I was talking about "in a datacenter", but yes, you have almost zero elasticity with datacenter buildouts. You can get metered power but that can be a mixed bag since its usually more expensive per KWH.
Most companies that "move to the cloud" also make a lot of changes to the way they do things so they can scale/up down dynamically, thats not an insignificant cost in development time.
If you have a static load AWS is really expensive.
Also GPU's are still insanely bad to do in AWS/Azure.
Lets say you need the equivalent of 60 x p3.16xlarge for a whole year, thats well over a million USD a month. You're breakeven on month 3 in a datacenter even with all the overhead. Maybe some of that is my ability to get good deals, but even if you breakeven on month 4, thats crazytown.

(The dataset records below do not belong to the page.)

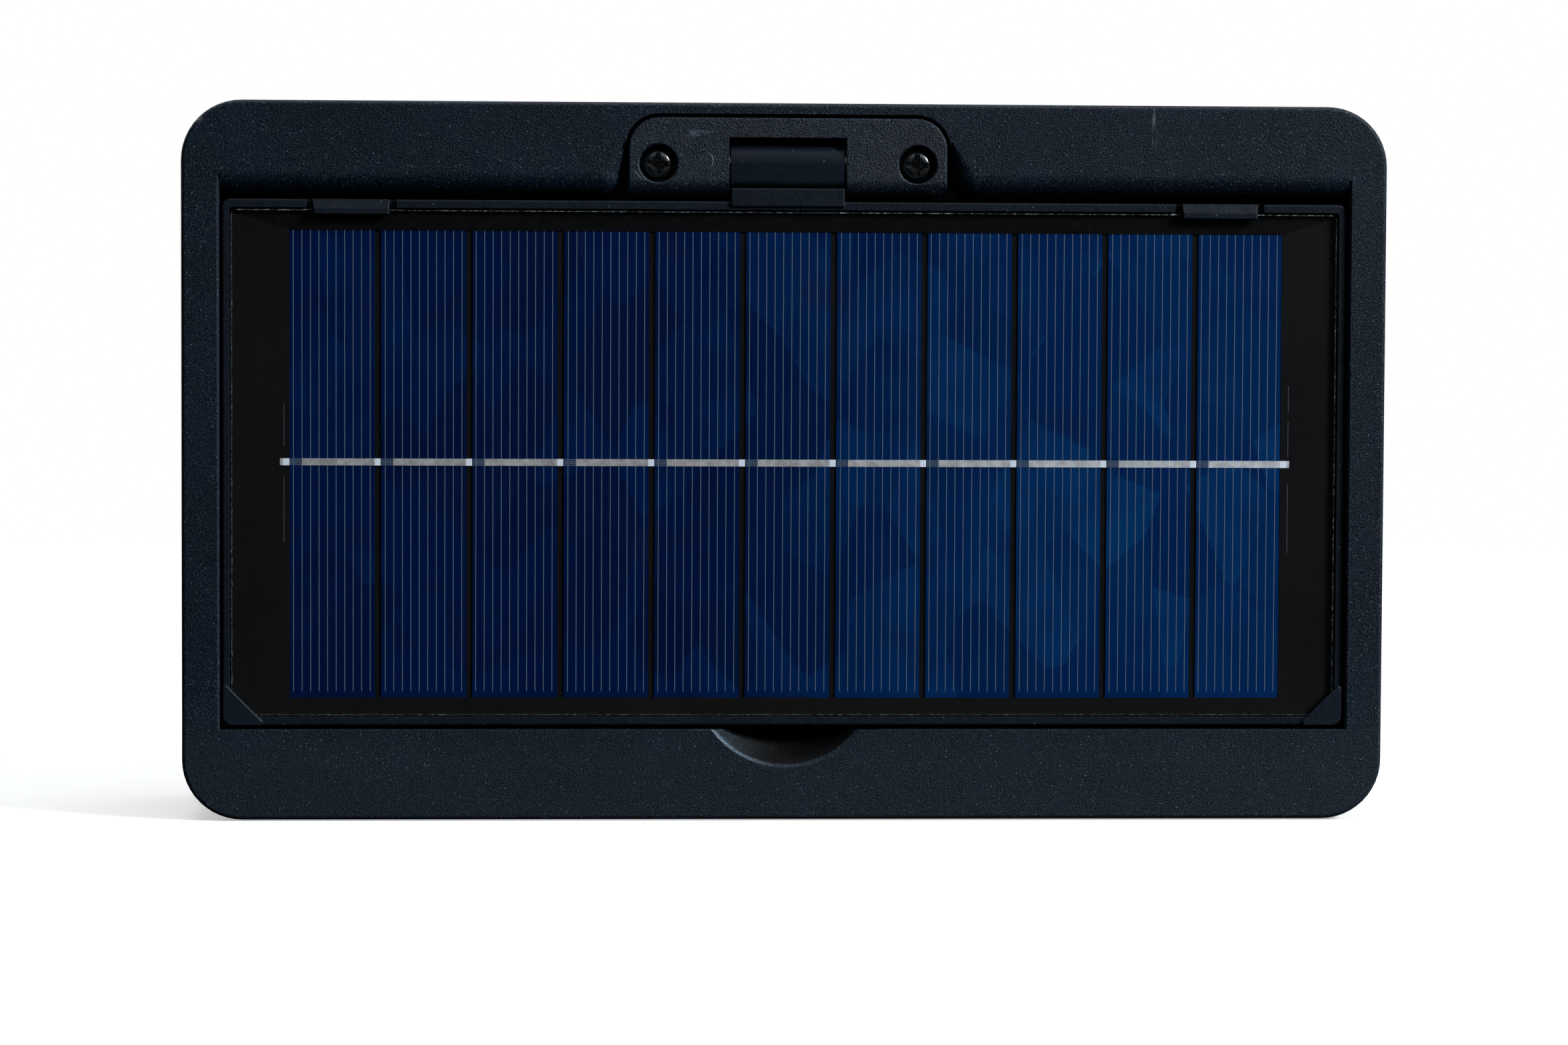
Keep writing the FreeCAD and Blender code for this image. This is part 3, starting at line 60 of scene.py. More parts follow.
# ---------------------------------------------------------------- material tools
class Surface:
    """One procedural material: a Principled shader and short ways to feed it. Lengths are in millimetres."""

    def __init__(self, name, **values):
        self.material = bpy.data.materials.new(name)
        self.material.use_nodes = True
        self.tree = self.material.node_tree
        self.tree.nodes.clear()
        self.output = self.add("ShaderNodeOutputMaterial")
        self.shader = self.add("ShaderNodeBsdfPrincipled")
        self.link(self.shader.outputs[0], self.output.inputs["Surface"])
        where = self.add("ShaderNodeTexCoord")
        scale = self.add("ShaderNodeVectorMath", operation="SCALE")
        scale.inputs["Scale"].default_value = 1 / MM
        self.link(where.outputs["Object"], scale.inputs[0])
        self.place = scale.outputs[0]
        self.axes = None
        for key, value in values.items():
            self.set(key, value)

    def add(self, kind, **settings):
        node = self.tree.nodes.new(kind)
        for key, value in settings.items():
            setattr(node, key, value)
        return node

    def link(self, source, target):
        self.tree.links.new(source, target)

    def feed(self, value, socket):
        if isinstance(value, bpy.types.NodeSocket):
            self.link(value, socket)
        elif isinstance(value, tuple) and len(value) == 3 and socket.type == "RGBA":
            socket.default_value = (*value, 1.0)
        else:
            socket.default_value = value

    def set(self, key, value):
        self.feed(value, self.shader.inputs[key.replace("_", " ")])

    def axis(self, letter):
        if self.axes is None:
            self.axes = self.add("ShaderNodeSeparateXYZ")
            self.link(self.place, self.axes.inputs[0])
        return self.axes.outputs["XYZ".index(letter)]

    def math(self, operation, a, b=0.0, clamp=False):
        node = self.add("ShaderNodeMath", operation=operation, use_clamp=clamp)
        self.feed(a, node.inputs[0])
        self.feed(b, node.inputs[1])
        return node.outputs[0]

    def ramp(self, value, low, high, to_low=0.0, to_high=1.0):
        """Straight-line change between two values of the input, level outside them."""
        node = self.add("ShaderNodeMapRange")
        for socket, number in zip(node.inputs, (value, low, high, to_low, to_high)):
            self.feed(number, socket)
        return node.outputs[0]

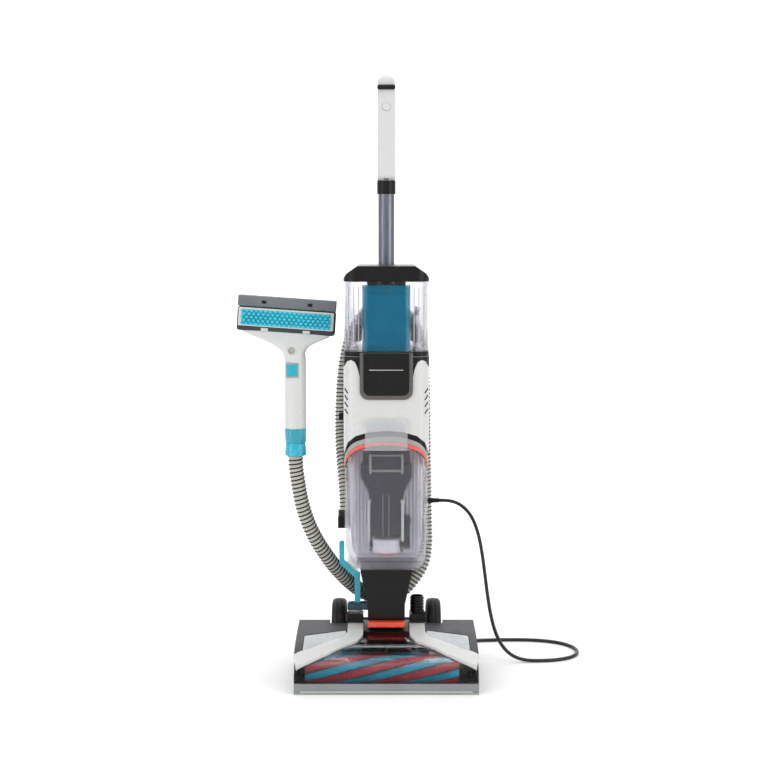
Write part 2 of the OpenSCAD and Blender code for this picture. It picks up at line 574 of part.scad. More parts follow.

>> If you have a static load, AWS is really expensive.
Again without details, this a meaningless claim. My own company's only infrastructure is a website that "runs" on AWS using the free tier of Cloudfront and a little bit of the paid tier of S3. This is a static workload. It is really cheap. Without adding all the details on both sides and the workload you cannot claim that AWS (or for that matter any cloud vendor) is more expensive.
If you can find cases where its cheap, thats great, but its not the case for a lot of people with static compute load.
One of my example datacenters is:
Private servers, access controlled, etc
12 servers (E5-2438L, 128GB of ram, 6T of RAID in each, 10gbps interconnects/etc)
It costs $1200/month to run.
Just the storage cost in AWS is around $3k/monthly.
The equivalent EC2 cost is around $14k/monthly.
It requires around 1-2 hours/month of oversight and the costs are generally fixed except for the bandwidth which is billed at a fraction of the cost of AWS pricing.
If you factor in operational cost AWS can be cheaper but often isn't really.